La « ville monde », la diversité des fonctions, l'étalement urbain, la mobilité, la mixité des activités, la « coexistence des populations anciennes et des nouvelles », la « nature en ville », vous l’avez compris : Autant de facettes de la même question urbaine telle qu’elle se déploie dans le contexte d'un enchevêtrement inédit, au plan mondial, des tensions et des crises écologiques, économiques et sociales. Pour faire court, on formulera le questionnement général d’une façon peut être plus brutale : Dans le cadre des rapports entre les métropoles de la planète, dont participe la région parisienne, ya-t-il un autre avenir pour nos territoires que les attributs présentés comme constitutifs et inévitables de la globalisation, à savoir la tertiarisation universelle, la verticalisation, la gentrification, l’éviction et la ségrégation ? Cette interrogation, et le pari qu’on peut et qu’on doit faire autrement, irriguent à Montreuil nos politiques d’urbanisme, d’aménagement, de logement, d’équipements publics, d’éducation, de solidarités, exactement comme ils hantent, j’en suis certaine, nos amis de Nanterre ou de Saint Denis qui, bien que placés géographiquement sur des lignes de front différentes des nôtres, se heurtent aux mêmes enjeux de fond que nous...

Et si nous avons choisi d’aborder cette question générale par le biais d’un échange sur la « ville monde », ce n’est pas seulement parce que nous avons inauguré jeudi une belle quinzaine consacrée au cinquantenaire des indépendances africaines où on insiste d'avantage sur les des excellences et les fiertés africaines, sur les potentiels et les apports réciproques, que sur les handicaps et les misères de cet immense continent.
C’est parce que nous portons la conviction que la présence à Montreuil de plusieurs dizaines de groupes d’origine nationale différente, (on parle ici de 80 voire 90 nationalités sur le territoire de la commune), loin d’être un simple indicateur, j’allais dire de « mondialisation subie » ou de « globalisation passive », constitue au contraire une opportunité particulière pour faire prendre à la métropole francilienne une autre tournure , une autre allure, pour lui écrire une autre fonction que le simple projet d’être en rivalité avec New York, Singapour, Shanghai ou Londres dans la compétitivité internationale des métropoles.Un autre destin que la course infernale pour offrir les meilleurs services spécialisés aux entreprises multinationales, assurances, droit, banque, comptabilité, fiscalité, publicité ou relations publiques, accès au foncier…

Une autre vocation que de vouer tous nos quartiers frontières ou toutes nos portes avec Paris à l’installation des nouveaux back office du management planétaire des grands réseaux du capitalisme financier.
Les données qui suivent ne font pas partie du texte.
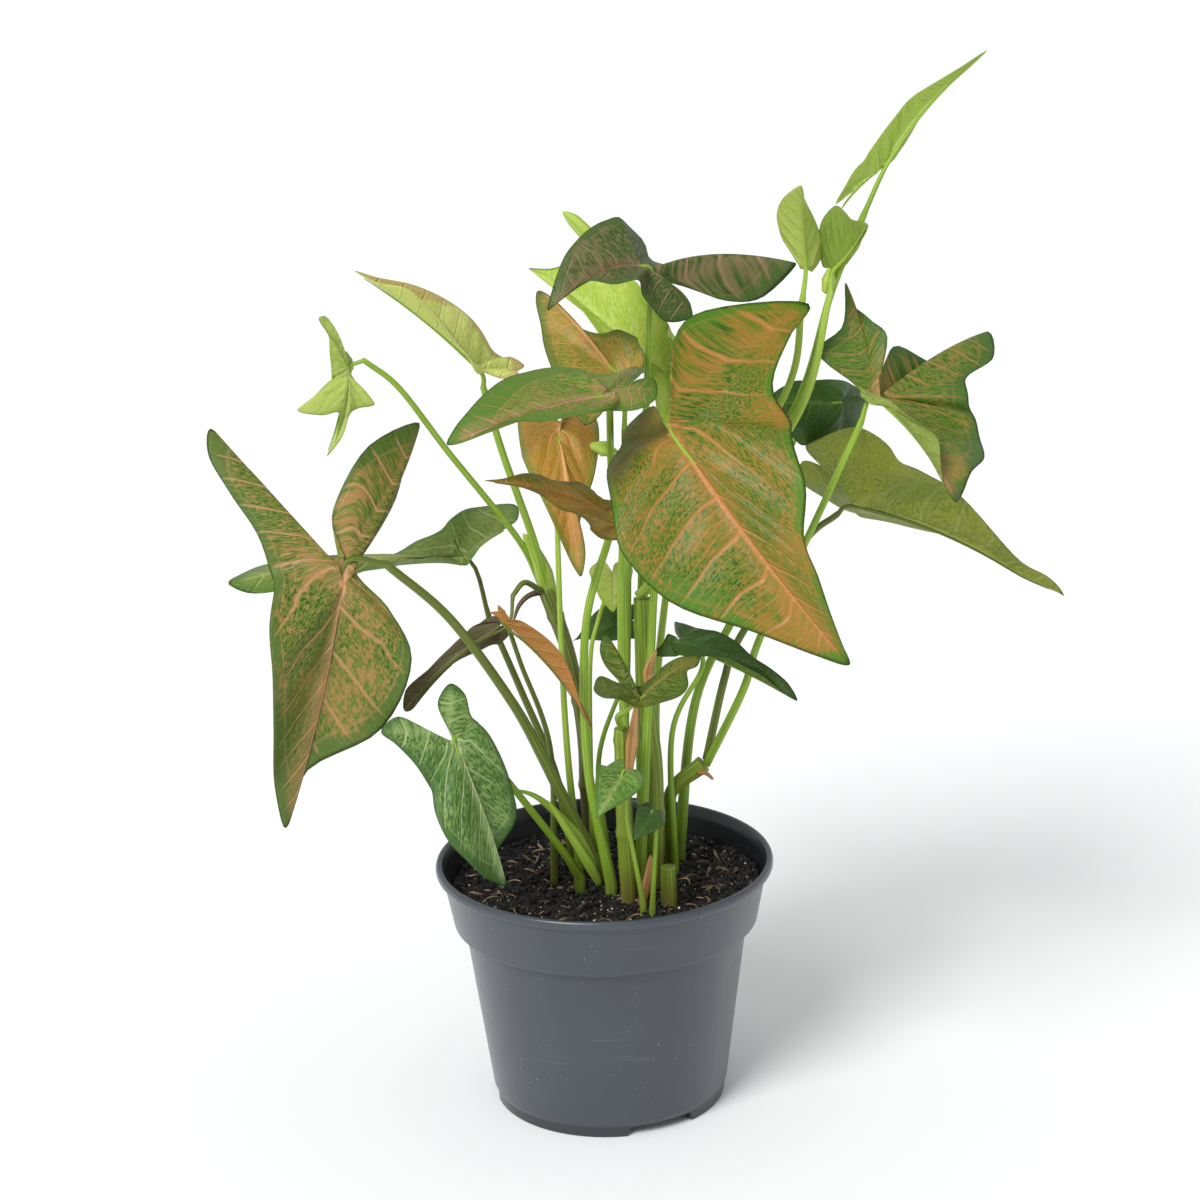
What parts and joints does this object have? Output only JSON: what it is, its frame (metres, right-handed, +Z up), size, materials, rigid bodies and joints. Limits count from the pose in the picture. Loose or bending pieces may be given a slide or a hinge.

Une autre ambition que de capter au profit de populations définitivement pauvres quelques miettes d’une rente qui les chasse toujours plus loin.

Vous aurez reconnu là le débat qui s'est engagé en matière de transport de capacité, entre le ruineux projet de grand huit du gouvernement, et le projet arc express proposé par la région et qui vise un maillage moins grossier des territoires des premières couronnes de l’ile de France
Vous aurez reconnu là aussi l’enjeu de la validation par l’Etat du Schéma de développement Régional de l’ile de France, le Sdrif...
Car justement, le choix d’un autre modèle de développement pour la région francilienne ne se réduit pas à la question des grands équipements.
Il n’est pas certain que la différence entre les villes métropoles se fasse désormais sur les seuls critères des opportunités offerts aux grands investisseurs. Elle intègre bien d’autres indicateurs de durabilité dans lesquels la qualité de vie, la formation, l’environnement de l’entreprise, la tranquillité publique, la culture, le paysage urbain, occupent une place de premier rang. Et si la puissance d’une cité se mesure comme on le dit désormais, à la variété et au nombre de ses connexions avec le reste du monde et si, comme on le dit également, les villes sont devenues des acteurs en tant que tels de la mondialisation, alors notre propre potentiel est considérable...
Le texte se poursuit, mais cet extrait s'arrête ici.